I've been trying to work through a lot of my issues lately so I can feel better and make something of my life. I feel really conflicted when it comes to "blame." I use the quotation marks because I don't even like that word, I just can't think of a better one. I don't want to be one of those people who victimizes themselves and blames everything else for their problems like depression and anxiet or what have you. However, I have spent too much time blaming myself for everything that is wrong in my life and it is having a terrible effect, as it would on anyone.

The other day I was sitting talking to myself as I often do when I need to work out some repressed feelings or something like that and I ended up completely melting down, screaming and crying to myself in the car. I came to some realizations that even now I'm not really sure what I should do with. I've always been horribly shy and only now at 22 have I been able to adjust to being a normal functioning member of society, via my customer service job.

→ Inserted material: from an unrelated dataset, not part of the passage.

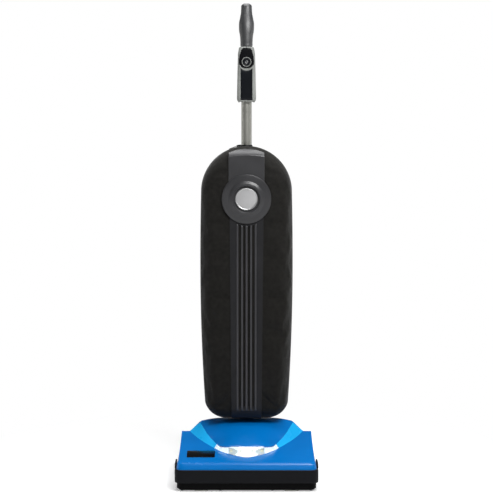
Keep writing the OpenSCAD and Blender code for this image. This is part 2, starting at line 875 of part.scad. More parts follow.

All throughout my childhood my mom spanked me. But for me it doesn't just feel like it was spanking and being older and smarter now I know for the most part it wasn't. She'd use hangers, brushes, rulers, spoons, or whatever was handy but it wasn't just a couple swats to teach me a lesson. It was her taking out her anger on the only other person she could control. I would start crying of course because I was in pain but that would just make her keep going. She would tell me that she wouldn't stop until I STOPPED CRYING…Even when she realized that I wouldn't stop crying she would then just put a pillow over my face and continue. This is painful for me to write about because it wasn't until recently that I really started to think about what made me the way I am now. As I got older I started trying to defend myself and stopping her from doing this to me and that just fueled her even more. She engengered rage and hate in me and I wouldn't stand for how she treated me. That lead to me being chased with brooms and hammers as she attempted to hurt or "punish" me. I even had to move my dresser in front of my bedroom door to stop her from hurting me..

This is where I am conflicted. Am I to blame for all these years of doing nothing with my life? Being depressed, aimless, hopeless, angry, anxious and just all around pathetic and self-loathing. Should I have tried harder to change myself and my out look?? Even today I try and be happy. People tell me happiness is a choice and I just need to try if I ever hope to get anywhere but when I hear that I get anxious. I get anxious because the trying is hard. Even now I'm starting to lose my focus because thinking about how hard I need to try to be better and make something of myself is scaring me.

I really don't know what to do, I've been having some better days but they are always followed by the deep desire to kill myself and be free of having to worry about where I"ll be in a year and what my co-workers say about me. Or having to go back into work. But then all that is followed by hate. I am pathetic for wanting to quit when my life isn't even hard compared to pretty much anyone else's.

What makes this all the more difficult is that I have no one to talk to about this. I have no close friends and the ones I do have don't have the time or simply don't understand the gravity and leave me feeling even worse than I did before. They think its easy, I just need to be positive or well you shouldn't think that, that's ridiculous. Why would you want to do that? etc. And it actually starts to get to me. What if I am just blowing this all out of proportion in an attempt to get attention. If I stopped caring about what people thought would I just be fine?

I am really trying to help and heal myself because I do not have the money or resources to pay someone to help me and there is no such thing as free psychiatric help where I live.

I am just hoping for someone who has had a similar experience or anything to tell me if I'm crazy or what…I mean are we all not products of our environments? And even if we try hard not to be, that resistance only shapes us more…I don't know I just need some help please.